Die Sicht „der anderen“ auf uns  - ein globales Kunstprojekt von Beate Simon

Während des laufenden Bürgerrates realisierte ich das Kunstprojekt „Der Blick der Welt auf Deutschland“. Ich habe mit vielen Menschen über ihre persönlichen Erfahrungen mit Deutschland, und auch über Deutschlands Rolle in der Welt gesprochen. Zu essenziellen Statements entstand jeweils ein abstraktes Bild, in dem als Konstante immer eine hellgraue Fläche für Deutschland steht. Diese Gespräche haben mich überrascht und meine eigene Vorstellung, wie wir gesehen werden verändert. Mir kam durchweg ein hoher Respekt für Deutschland entgegen, sowohl was unsere Werte und unsere Art der Vergangenheitsbewältigung betrifft, aber auch für unsere praktischen Hilfseinsätze, die Konfliktschlichtung usw. Auf der negativen Seite hörte ich deutlich weniger: zu viel Bürokratie, an Regeln festhalten, aggressive Kontrolle und Schwierigkeiten Kontakte zu Deutschen aufzunehmen. Viele wünschten sich, dass Deutschland aktiver in Führungsrollen geht.

Ich wünsche mir, dass Deutschland eine Balance findet zwischen entschlossener Führungskraft und demütiger Menschlichkeit und so seine Rolle in der Welt einnimmt. Das entspricht genau dem letzten und entscheidenden Leitsatz des Bürgerrates, dass wir selbst uns diese Vorbildfunktion nicht geben können, sondern wir sie uns nur mit selbstkritischem und gegenseitigem Lernen und konsequentem Handeln erarbeiten können.

Beate Simon

Das STEGREIF-Orchester – Eine musikalische Demokratie

Wie funktioniert das eigentlich, ein großes Orchester, ohne Dirigent und Chef? Klingt das nach Chaos oder Ordnung oder nach etwas unbekanntem Neuen? In einem Interview sucht der Redakteur des demokratie! Magazins, Dieter Halbach,  nach Gemeinsamkeiten und Lernmöglichkeiten zwischen musikalischer und politischer Demokratie.

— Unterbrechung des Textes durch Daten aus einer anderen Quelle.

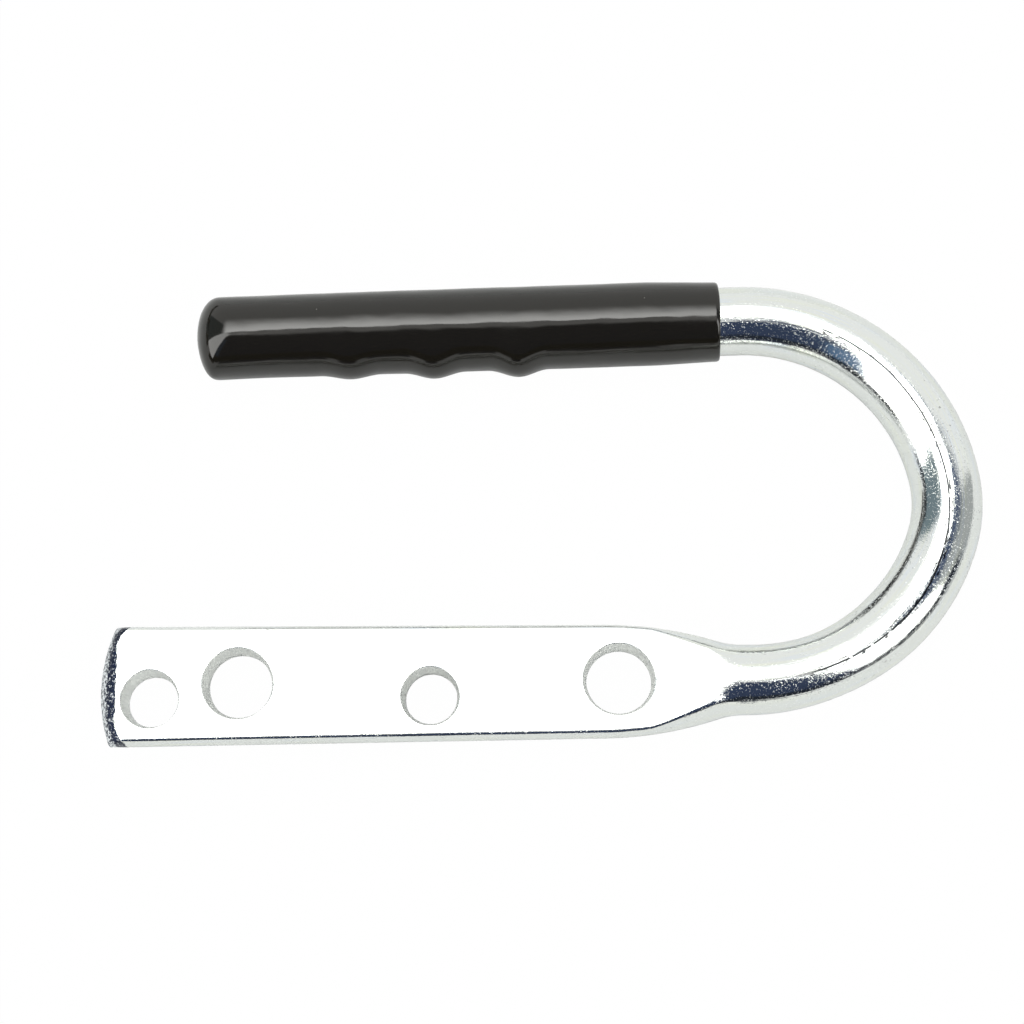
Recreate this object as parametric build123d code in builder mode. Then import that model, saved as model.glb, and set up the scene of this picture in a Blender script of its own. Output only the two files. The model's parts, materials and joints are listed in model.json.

Auszüge aus der Selbstdarstellung: 

Wir sind ein improvisierendes Sinfonieorchester von 30 jungen internationalen Musiker*innen, die sich selbst und dem Publikum neue Wege zur klassischen Musik eröffnen. Mit unseren Rekompositionen klassischer Werke möchten wir das geschätzte musikalische Erbe durch zeitgenössische Strömungen erweitern. Wir spielen stets ohne Dirigent*in, ohne Noten, oder Stühle und nutzen die so gewonnene Freiheit für Improvisation und Bewegung. Nicht nur auf der Bühne, sondern auch dahinter, steht Stegreif für eine kollektive Arbeitsweise. Der achtsame Umgang mit uns, unserer (Um-)Welt und unserer Kunst ist wesentlicher Teil unserer Identität.